According to details of the 2022 fiscal performance report for January through April, Nigeria’s total revenue stood at N1.63 trillion while debt servicing stood at N1.94 trillion, showing a variance of over N300 billion.

Further analysis of the nation’s fiscal performance showed that deficit spending shot up to N3.09 trillion in the first quarter of 2022 as the pro rata spending target for the period was N5.77 trillion, while the actual spending as of April 31 was N4.72 trillion.

On the other hand, as of April 2022, the nation’s retained revenue was only N1.63 trillion, 49% of the pro-rata target of N3.32 trillion, putting the deficit between actual spending and revenues at N3.09 trillion.

In effect, the government borrowed to cover the deficit.

“With this development, President Buhari has revealed to Nigerians the limits of how low we can go; a country that cannot feed its people is busy buying cars for other sovereign countries”

Is it to the knowledge of the Federal Government that widespread shortages are becoming readily evident as shops’ shelves are becoming empty while the prices of the few items available keep increasing, putting them out of the reach of most Nigerian citizens?

Is President Buhari aware that Nigeria is already facing serious fiscal problems, with its rising budget deficit, debt servicing and shrinking revenue?

It is therefore ridiculous that at a time when the economy of Nigeria is facing an empty treasury and rapid decline that it is giving out those vehicles that cost about N140 or N150 million each.

“CBN"

With this development, President Buhari has revealed to Nigerians the limits of how low we can go; a country that cannot feed its people is busy buying cars for other sovereign countries.

The government’s action is hardly justifiable and, indeed actually laughable given the current economic circumstance.

It is another proof of the obvious disconnect between President Muhammadu Buhari and Nigerians.

It is doubtful if President Buhari knows that the people he is giving the vehicles to do not live the kind of false and ostentatious lives our leaders live here in Nigeria.

While it is not out of place to help our neighbours who are in need, we must fix our own house first.

Our own economy is having challenges, we cannot pay our debts, yet we are doling out funds to please others, playing Big Brother.

We really wonder what President Buhari and his advisers really want to achieve with this suspicious gesture.

To say the least, it is the demonstration of the highest level of insensitivity by the Buhari-led administration.

We note with concern that while President Buhari approved N1.145 billion for the “supply of 10 Toyota Land Cruiser V8 vehicles to the Republic of Niger”, Information and Culture Minister, Lai Mohammed, said last week that the Secretary to Government of the Federation, Boss Mustapha, has presented a memo to procure operational vehicles for the Independent Corrupt Practices and other related offences Commission.

The Minister said the ICPC made a request to procure 25 operational vehicles; 13 Toyota Hilux 2.7 litres and Peugeot 3008 SUV for a total sum of N810, 534,380.72.

“The need for the procurement is based on the fact that the ICPC has increased its activities and this has been occasioned by improved management, expansion of the scope of operations, through the establishment of more state offices across the country, increase in personnel, among others.

“As you know, the ICPC, today, has also taken over supervision of consistency in projects.

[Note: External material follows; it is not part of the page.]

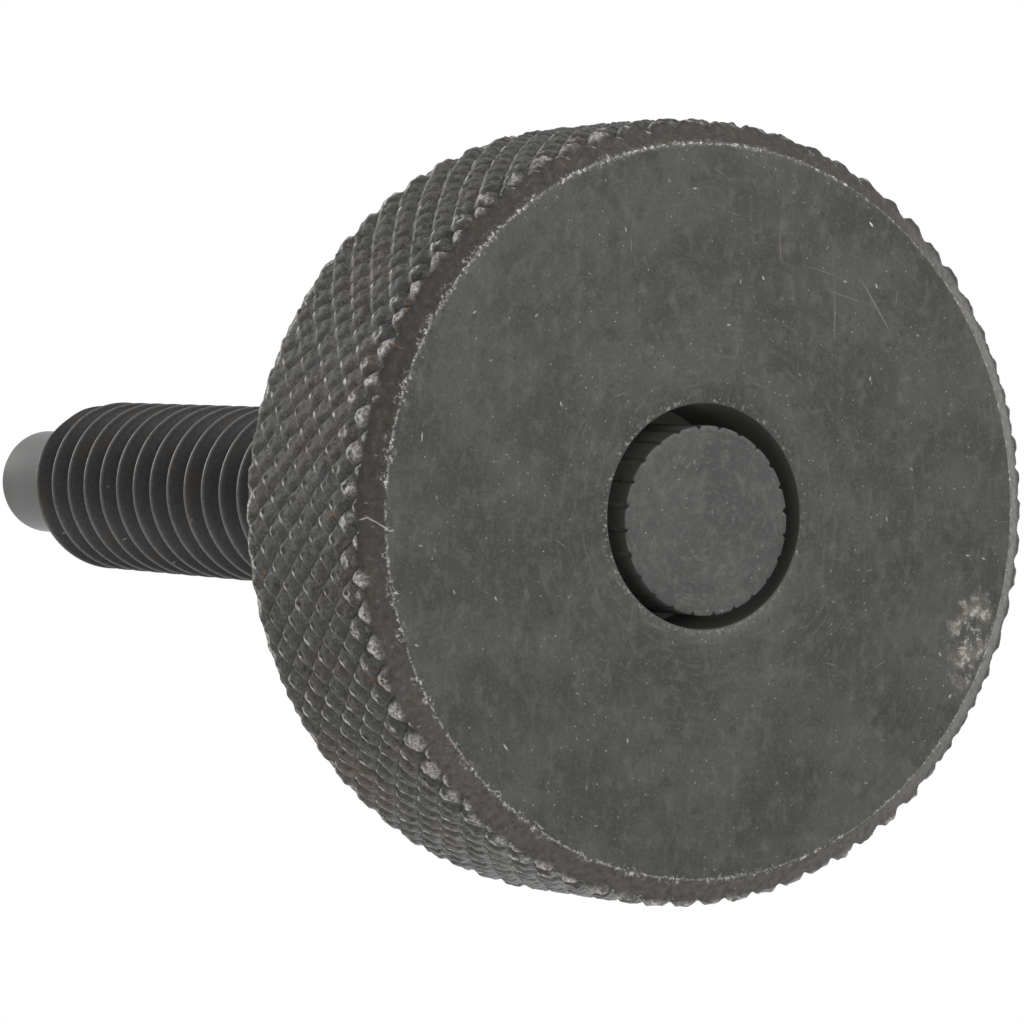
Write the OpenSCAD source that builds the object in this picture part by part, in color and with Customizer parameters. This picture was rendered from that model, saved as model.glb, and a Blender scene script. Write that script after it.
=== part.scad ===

The memo request was approved and is to Messrs. Kaura Motors Limited,” he said.
Did the dubious purchase of the N1.14 billion vehicles for the Niger Republic go through due process?

How much is the cost of each vehicle which would bring 10 of them to N1.14 billion? What the Federal Government has not been managing is procurement discipline, accountability and monitoring.

We call on the National Assembly to urgently investigate the source of the fund used for the purchase of these vehicles. This gesture is scandalous, to say the least.
It is an irresponsible act, especially at this point in our country’s history that we are being ravaged by near collapse of the economy and several other challenges that such funds would have helped us to address.

The source of the fund should be investigated by the National Assembly, because all funds should be budgeted for and approved by it.